## start GIVEN RECORDS
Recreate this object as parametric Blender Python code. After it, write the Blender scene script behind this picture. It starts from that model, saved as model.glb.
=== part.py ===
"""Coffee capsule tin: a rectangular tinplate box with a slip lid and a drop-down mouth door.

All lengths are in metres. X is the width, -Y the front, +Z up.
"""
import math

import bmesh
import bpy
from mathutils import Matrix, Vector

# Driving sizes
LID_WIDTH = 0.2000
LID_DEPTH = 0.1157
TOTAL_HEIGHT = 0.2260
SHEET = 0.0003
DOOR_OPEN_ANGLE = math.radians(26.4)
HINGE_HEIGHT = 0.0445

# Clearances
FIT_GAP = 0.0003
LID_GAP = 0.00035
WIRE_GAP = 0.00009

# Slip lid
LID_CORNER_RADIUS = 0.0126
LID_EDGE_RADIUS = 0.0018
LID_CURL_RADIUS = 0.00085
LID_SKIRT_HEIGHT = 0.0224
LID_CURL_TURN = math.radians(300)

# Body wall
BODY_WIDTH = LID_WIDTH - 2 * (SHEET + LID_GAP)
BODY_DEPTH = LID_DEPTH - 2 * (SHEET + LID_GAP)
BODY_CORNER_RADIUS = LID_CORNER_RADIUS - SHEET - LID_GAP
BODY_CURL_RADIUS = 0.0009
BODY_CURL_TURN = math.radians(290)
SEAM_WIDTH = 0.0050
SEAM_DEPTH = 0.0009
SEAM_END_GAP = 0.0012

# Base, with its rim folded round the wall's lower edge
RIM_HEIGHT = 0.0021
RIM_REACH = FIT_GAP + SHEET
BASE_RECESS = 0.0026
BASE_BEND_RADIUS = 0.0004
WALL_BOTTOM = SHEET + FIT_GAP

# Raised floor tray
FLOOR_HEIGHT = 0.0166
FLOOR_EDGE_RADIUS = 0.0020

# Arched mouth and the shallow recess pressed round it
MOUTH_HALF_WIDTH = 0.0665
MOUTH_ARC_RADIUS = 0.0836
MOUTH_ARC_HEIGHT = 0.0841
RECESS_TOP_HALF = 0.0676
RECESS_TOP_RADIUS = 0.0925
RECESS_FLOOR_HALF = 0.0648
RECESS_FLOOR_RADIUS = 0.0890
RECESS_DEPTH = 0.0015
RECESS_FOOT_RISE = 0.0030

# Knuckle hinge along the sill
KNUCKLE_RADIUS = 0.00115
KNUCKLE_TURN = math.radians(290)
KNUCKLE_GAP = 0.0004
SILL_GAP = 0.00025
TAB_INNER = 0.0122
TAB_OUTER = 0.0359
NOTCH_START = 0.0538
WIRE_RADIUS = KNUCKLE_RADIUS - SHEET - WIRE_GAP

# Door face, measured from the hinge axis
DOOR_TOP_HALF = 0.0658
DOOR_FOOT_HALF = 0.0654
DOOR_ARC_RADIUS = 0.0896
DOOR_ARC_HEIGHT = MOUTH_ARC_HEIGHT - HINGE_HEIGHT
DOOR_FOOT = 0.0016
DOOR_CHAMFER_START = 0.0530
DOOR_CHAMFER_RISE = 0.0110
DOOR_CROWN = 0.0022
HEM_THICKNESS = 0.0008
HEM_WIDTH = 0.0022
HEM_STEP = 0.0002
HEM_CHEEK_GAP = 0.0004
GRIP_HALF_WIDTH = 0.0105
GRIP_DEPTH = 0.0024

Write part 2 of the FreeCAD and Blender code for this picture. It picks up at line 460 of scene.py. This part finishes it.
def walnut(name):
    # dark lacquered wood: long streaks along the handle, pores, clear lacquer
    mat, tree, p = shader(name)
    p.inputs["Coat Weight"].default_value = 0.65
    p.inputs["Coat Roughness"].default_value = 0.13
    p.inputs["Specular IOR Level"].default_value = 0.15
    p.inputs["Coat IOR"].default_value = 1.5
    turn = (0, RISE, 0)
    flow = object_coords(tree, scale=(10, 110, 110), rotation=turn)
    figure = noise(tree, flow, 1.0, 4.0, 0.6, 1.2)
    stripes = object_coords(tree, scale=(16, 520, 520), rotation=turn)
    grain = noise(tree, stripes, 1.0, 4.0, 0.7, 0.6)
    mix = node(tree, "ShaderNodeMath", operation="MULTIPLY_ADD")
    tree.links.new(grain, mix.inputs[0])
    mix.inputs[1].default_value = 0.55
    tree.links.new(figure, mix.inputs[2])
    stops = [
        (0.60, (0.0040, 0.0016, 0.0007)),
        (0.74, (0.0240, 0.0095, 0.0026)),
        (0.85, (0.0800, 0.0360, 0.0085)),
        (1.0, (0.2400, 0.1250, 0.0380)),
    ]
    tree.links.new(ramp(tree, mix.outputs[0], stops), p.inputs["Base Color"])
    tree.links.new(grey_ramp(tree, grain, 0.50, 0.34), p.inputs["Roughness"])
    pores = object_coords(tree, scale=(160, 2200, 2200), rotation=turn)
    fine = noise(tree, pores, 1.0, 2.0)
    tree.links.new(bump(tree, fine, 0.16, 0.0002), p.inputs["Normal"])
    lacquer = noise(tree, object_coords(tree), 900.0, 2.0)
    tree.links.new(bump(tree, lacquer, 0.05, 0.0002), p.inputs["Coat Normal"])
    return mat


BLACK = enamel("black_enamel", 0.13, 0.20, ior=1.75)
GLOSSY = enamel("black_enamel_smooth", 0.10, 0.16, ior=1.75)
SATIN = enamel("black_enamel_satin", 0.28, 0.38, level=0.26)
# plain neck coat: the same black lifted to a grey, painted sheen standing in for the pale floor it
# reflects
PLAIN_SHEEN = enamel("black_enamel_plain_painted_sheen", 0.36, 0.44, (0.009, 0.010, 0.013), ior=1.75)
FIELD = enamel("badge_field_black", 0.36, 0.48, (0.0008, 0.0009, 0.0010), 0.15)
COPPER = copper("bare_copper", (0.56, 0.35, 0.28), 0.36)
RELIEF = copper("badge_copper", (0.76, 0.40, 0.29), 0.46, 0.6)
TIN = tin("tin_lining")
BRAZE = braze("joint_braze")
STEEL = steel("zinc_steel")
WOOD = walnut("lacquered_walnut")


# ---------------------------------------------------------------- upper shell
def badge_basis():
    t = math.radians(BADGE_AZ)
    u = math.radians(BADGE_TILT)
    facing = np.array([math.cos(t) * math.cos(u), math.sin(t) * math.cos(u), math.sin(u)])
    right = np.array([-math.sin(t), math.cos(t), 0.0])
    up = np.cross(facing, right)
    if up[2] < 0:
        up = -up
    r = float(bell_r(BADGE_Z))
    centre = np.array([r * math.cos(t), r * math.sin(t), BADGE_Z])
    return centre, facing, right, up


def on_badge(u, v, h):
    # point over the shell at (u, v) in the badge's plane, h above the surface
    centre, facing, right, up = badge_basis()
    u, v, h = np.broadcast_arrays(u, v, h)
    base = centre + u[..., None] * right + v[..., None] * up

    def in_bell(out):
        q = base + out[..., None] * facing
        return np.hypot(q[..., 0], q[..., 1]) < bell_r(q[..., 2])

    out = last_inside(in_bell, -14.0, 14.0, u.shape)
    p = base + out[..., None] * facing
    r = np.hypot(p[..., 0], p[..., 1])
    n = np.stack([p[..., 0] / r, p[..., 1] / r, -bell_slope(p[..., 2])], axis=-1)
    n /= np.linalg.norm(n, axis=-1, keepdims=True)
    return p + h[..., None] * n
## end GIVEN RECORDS
GOAL ▸
Print out every entry, keeping each one exact.

TASK SOLUTION ▸
Recreate this object as parametric Blender Python code. After it, write the Blender scene script behind this picture. It starts from that model, saved as model.glb.
=== part.py ===
"""Coffee capsule tin: a rectangular tinplate box with a slip lid and a drop-down mouth door.

All lengths are in metres. X is the width, -Y the front, +Z up.
"""
import math

import bmesh
import bpy
from mathutils import Matrix, Vector

# Driving sizes
LID_WIDTH = 0.2000
LID_DEPTH = 0.1157
TOTAL_HEIGHT = 0.2260
SHEET = 0.0003
DOOR_OPEN_ANGLE = math.radians(26.4)
HINGE_HEIGHT = 0.0445

# Clearances
FIT_GAP = 0.0003
LID_GAP = 0.00035
WIRE_GAP = 0.00009

# Slip lid
LID_CORNER_RADIUS = 0.0126
LID_EDGE_RADIUS = 0.0018
LID_CURL_RADIUS = 0.00085
LID_SKIRT_HEIGHT = 0.0224
LID_CURL_TURN = math.radians(300)

# Body wall
BODY_WIDTH = LID_WIDTH - 2 * (SHEET + LID_GAP)
BODY_DEPTH = LID_DEPTH - 2 * (SHEET + LID_GAP)
BODY_CORNER_RADIUS = LID_CORNER_RADIUS - SHEET - LID_GAP
BODY_CURL_RADIUS = 0.0009
BODY_CURL_TURN = math.radians(290)
SEAM_WIDTH = 0.0050
SEAM_DEPTH = 0.0009
SEAM_END_GAP = 0.0012

# Base, with its rim folded round the wall's lower edge
RIM_HEIGHT = 0.0021
RIM_REACH = FIT_GAP + SHEET
BASE_RECESS = 0.0026
BASE_BEND_RADIUS = 0.0004
WALL_BOTTOM = SHEET + FIT_GAP

# Raised floor tray
FLOOR_HEIGHT = 0.0166
FLOOR_EDGE_RADIUS = 0.0020

# Arched mouth and the shallow recess pressed round it
MOUTH_HALF_WIDTH = 0.0665
MOUTH_ARC_RADIUS = 0.0836
MOUTH_ARC_HEIGHT = 0.0841
RECESS_TOP_HALF = 0.0676
RECESS_TOP_RADIUS = 0.0925
RECESS_FLOOR_HALF = 0.0648
RECESS_FLOOR_RADIUS = 0.0890
RECESS_DEPTH = 0.0015
RECESS_FOOT_RISE = 0.0030

# Knuckle hinge along the sill
KNUCKLE_RADIUS = 0.00115
KNUCKLE_TURN = math.radians(290)
KNUCKLE_GAP = 0.0004
SILL_GAP = 0.00025
TAB_INNER = 0.0122
TAB_OUTER = 0.0359
NOTCH_START = 0.0538
WIRE_RADIUS = KNUCKLE_RADIUS - SHEET - WIRE_GAP

# Door face, measured from the hinge axis
DOOR_TOP_HALF = 0.0658
DOOR_FOOT_HALF = 0.0654
DOOR_ARC_RADIUS = 0.0896
DOOR_ARC_HEIGHT = MOUTH_ARC_HEIGHT - HINGE_HEIGHT
DOOR_FOOT = 0.0016
DOOR_CHAMFER_START = 0.0530
DOOR_CHAMFER_RISE = 0.0110
DOOR_CROWN = 0.0022
HEM_THICKNESS = 0.0008
HEM_WIDTH = 0.0022
HEM_STEP = 0.0002
HEM_CHEEK_GAP = 0.0004
GRIP_HALF_WIDTH = 0.0105
GRIP_DEPTH = 0.0024

Write part 2 of the FreeCAD and Blender code for this picture. It picks up at line 460 of scene.py. This part finishes it.
def walnut(name):
    # dark lacquered wood: long streaks along the handle, pores, clear lacquer
    mat, tree, p = shader(name)
    p.inputs["Coat Weight"].default_value = 0.65
    p.inputs["Coat Roughness"].default_value = 0.13
    p.inputs["Specular IOR Level"].default_value = 0.15
    p.inputs["Coat IOR"].default_value = 1.5
    turn = (0, RISE, 0)
    flow = object_coords(tree, scale=(10, 110, 110), rotation=turn)
    figure = noise(tree, flow, 1.0, 4.0, 0.6, 1.2)
    stripes = object_coords(tree, scale=(16, 520, 520), rotation=turn)
    grain = noise(tree, stripes, 1.0, 4.0, 0.7, 0.6)
    mix = node(tree, "ShaderNodeMath", operation="MULTIPLY_ADD")
    tree.links.new(grain, mix.inputs[0])
    mix.inputs[1].default_value = 0.55
    tree.links.new(figure, mix.inputs[2])
    stops = [
        (0.60, (0.0040, 0.0016, 0.0007)),
        (0.74, (0.0240, 0.0095, 0.0026)),
        (0.85, (0.0800, 0.0360, 0.0085)),
        (1.0, (0.2400, 0.1250, 0.0380)),
    ]
    tree.links.new(ramp(tree, mix.outputs[0], stops), p.inputs["Base Color"])
    tree.links.new(grey_ramp(tree, grain, 0.50, 0.34), p.inputs["Roughness"])
    pores = object_coords(tree, scale=(160, 2200, 2200), rotation=turn)
    fine = noise(tree, pores, 1.0, 2.0)
    tree.links.new(bump(tree, fine, 0.16, 0.0002), p.inputs["Normal"])
    lacquer = noise(tree, object_coords(tree), 900.0, 2.0)
    tree.links.new(bump(tree, lacquer, 0.05, 0.0002), p.inputs["Coat Normal"])
    return mat


BLACK = enamel("black_enamel", 0.13, 0.20, ior=1.75)
GLOSSY = enamel("black_enamel_smooth", 0.10, 0.16, ior=1.75)
SATIN = enamel("black_enamel_satin", 0.28, 0.38, level=0.26)
# plain neck coat: the same black lifted to a grey, painted sheen standing in for the pale floor it
# reflects
PLAIN_SHEEN = enamel("black_enamel_plain_painted_sheen", 0.36, 0.44, (0.009, 0.010, 0.013), ior=1.75)
FIELD = enamel("badge_field_black", 0.36, 0.48, (0.0008, 0.0009, 0.0010), 0.15)
COPPER = copper("bare_copper", (0.56, 0.35, 0.28), 0.36)
RELIEF = copper("badge_copper", (0.76, 0.40, 0.29), 0.46, 0.6)
TIN = tin("tin_lining")
BRAZE = braze("joint_braze")
STEEL = steel("zinc_steel")
WOOD = walnut("lacquered_walnut")


# ---------------------------------------------------------------- upper shell
def badge_basis():
    t = math.radians(BADGE_AZ)
    u = math.radians(BADGE_TILT)
    facing = np.array([math.cos(t) * math.cos(u), math.sin(t) * math.cos(u), math.sin(u)])
    right = np.array([-math.sin(t), math.cos(t), 0.0])
    up = np.cross(facing, right)
    if up[2] < 0:
        up = -up
    r = float(bell_r(BADGE_Z))
    centre = np.array([r * math.cos(t), r * math.sin(t), BADGE_Z])
    return centre, facing, right, up


def on_badge(u, v, h):
    # point over the shell at (u, v) in the badge's plane, h above the surface
    centre, facing, right, up = badge_basis()
    u, v, h = np.broadcast_arrays(u, v, h)
    base = centre + u[..., None] * right + v[..., None] * up

    def in_bell(out):
        q = base + out[..., None] * facing
        return np.hypot(q[..., 0], q[..., 1]) < bell_r(q[..., 2])

    out = last_inside(in_bell, -14.0, 14.0, u.shape)
    p = base + out[..., None] * facing
    r = np.hypot(p[..., 0], p[..., 1])
    n = np.stack([p[..., 0] / r, p[..., 1] / r, -bell_slope(p[..., 2])], axis=-1)
    n /= np.linalg.norm(n, axis=-1, keepdims=True)
    return p + h[..., None] * n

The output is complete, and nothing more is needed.